10. The processing chamber of claim 9, comprising a cleaning system.

11. The processing chamber of claim 10, wherein the cleaning system comprises a gas feed port.

12. The processing chamber of claim 10, wherein the cleaning system comprises a gas exit port.

13. The processing chamber of claim 9, wherein the sonic wave emitting device comprises at least one sonic transducer.

14. The processing chamber of claim 9, wherein the sonic wave emitting device is coupled to the chamber lid.

15. The processing chamber of claim 9, wherein the chamber lid comprises a quartz plate.
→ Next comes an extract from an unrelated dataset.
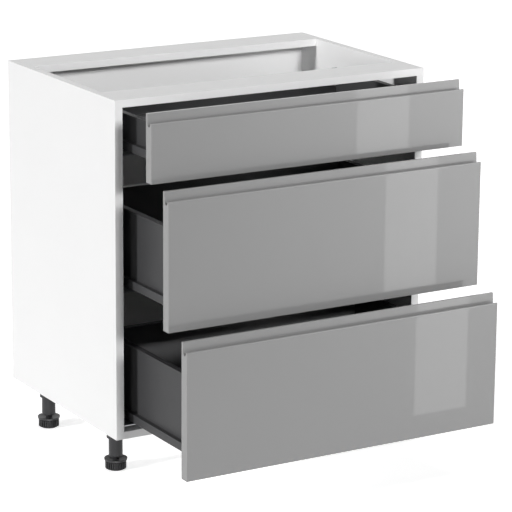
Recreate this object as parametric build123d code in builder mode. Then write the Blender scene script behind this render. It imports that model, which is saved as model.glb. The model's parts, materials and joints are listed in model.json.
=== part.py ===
from build123d import *
from collections import namedtuple
import os

os.makedirs("parts", exist_ok=True)

# Base cabinet on adjustable legs with three drawers, all sizes in millimetres.
# X runs to the right, Y to the back, Z up. The origin is on the floor, under the middle of the
# cabinet as it stands with its drawers partly open.

# ---------------------------------------------------------------- driving dimensions
# Carcass
cabinet_width = 750.0
carcass_depth = 500.0
carcass_height = 720.0
side_thickness = 18.0
board_thickness = 16.0          # bottom board and both top rails
rail_depth = 90.0
edge_break = 0.5                # small chamfer on the long edges of the boards
back_thickness = 8.0
back_inset = 20.0               # free space behind the back panel
groove_depth = 8.0
groove_clearance = 0.2          # all round the edge of the back panel

# Wooden dowels and cam fittings that join the boards
dowel_diameter = 8.0
dowel_length = 35.0
dowel_in_side = 12.0
dowel_edge_distance = 14.0
dowel_back_distance = 42.0      # rearmost dowels of the bottom board
dowel_chamfer = 1.0
dowel_clearance = 0.05
cam_diameter = 15.0
cam_height = 12.5
cam_distance = 24.0             # from the board's end to the axis of the cam
cam_slot_length = 10.5
cam_slot_width = 2.0
cam_slot_depth = 3.0
cam_mouth_diameter = 7.6
cam_mouth_depth = 8.5           # from the cam's rim inwards
cam_bolt_diameter = 6.0
cam_bolt_shank = 19.0           # thick part, from the side board's inner face
cam_bolt_neck_diameter = 4.0
cam_bolt_head_diameter = 7.2
cam_bolt_head_length = 2.0
cam_bolt_passage = 8.0
cam_thread_diameter = 5.0
cam_thread_length = 11.0
cam_front_distance = 60.0       # on the bottom board
cam_back_distance = 150.0

# Legs
leg_height = 100.0
leg_inset_side = 50.0           # cabinet's side face to the leg's axis
leg_inset_front = 100.0
leg_inset_back = 78.0
leg_diameter = 30.0
leg_bore = 14.6
leg_bore_depth = 48.0
leg_neck_chamfer = 2.0
leg_foot_gap = 4.0              # tube's lower end above the foot's flange
socket_plate = 64.0
socket_plate_thickness = 3.0
socket_corner_radius = 8.0
socket_diameter = 39.0
socket_length = 27.0
socket_clearance = 0.2
socket_rib_thickness = 3.0
socket_rib_height = 18.0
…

16. A wafer processing system, comprising:

a deposition unit configured to dispose a layer on the wafer;

an etching unit configured to etch the wafer or layer; and

a high frequency sound emitting device configured to emit high frequency sound waves into the wafer processing system to break up residue built up within the system.

17. A method, comprising:

emitting sonic waves into a process chamber of a wafer processing system to dislodge accumulated particulate matter from the process chamber;

performing a clean operation on the process chamber during or after emitting the sonic waves; and

flushing the chamber.

18. A method, comprising:

flowing gas into a process chamber of a wafer processing system via a chamber inlet;

emitting sonic waves into the process chamber while flowing the gas into the process chamber to dislodge accumulated particulate matter from the process chamber; and

carrying the particulate matter from the process chamber with the gas flowing out of a chamber outlet.

19. The method of claim 18, comprising selecting a frequency of the sonic waves based on a type of residue present in the process chamber.

20. The method of claim 18, comprising vibrating a panel of the process chamber with the sonic waves to heat the process chamber.

21. The method of claim 18, comprising emitting the sonic waves into the process chamber prior to flowing the gas into the process chamber.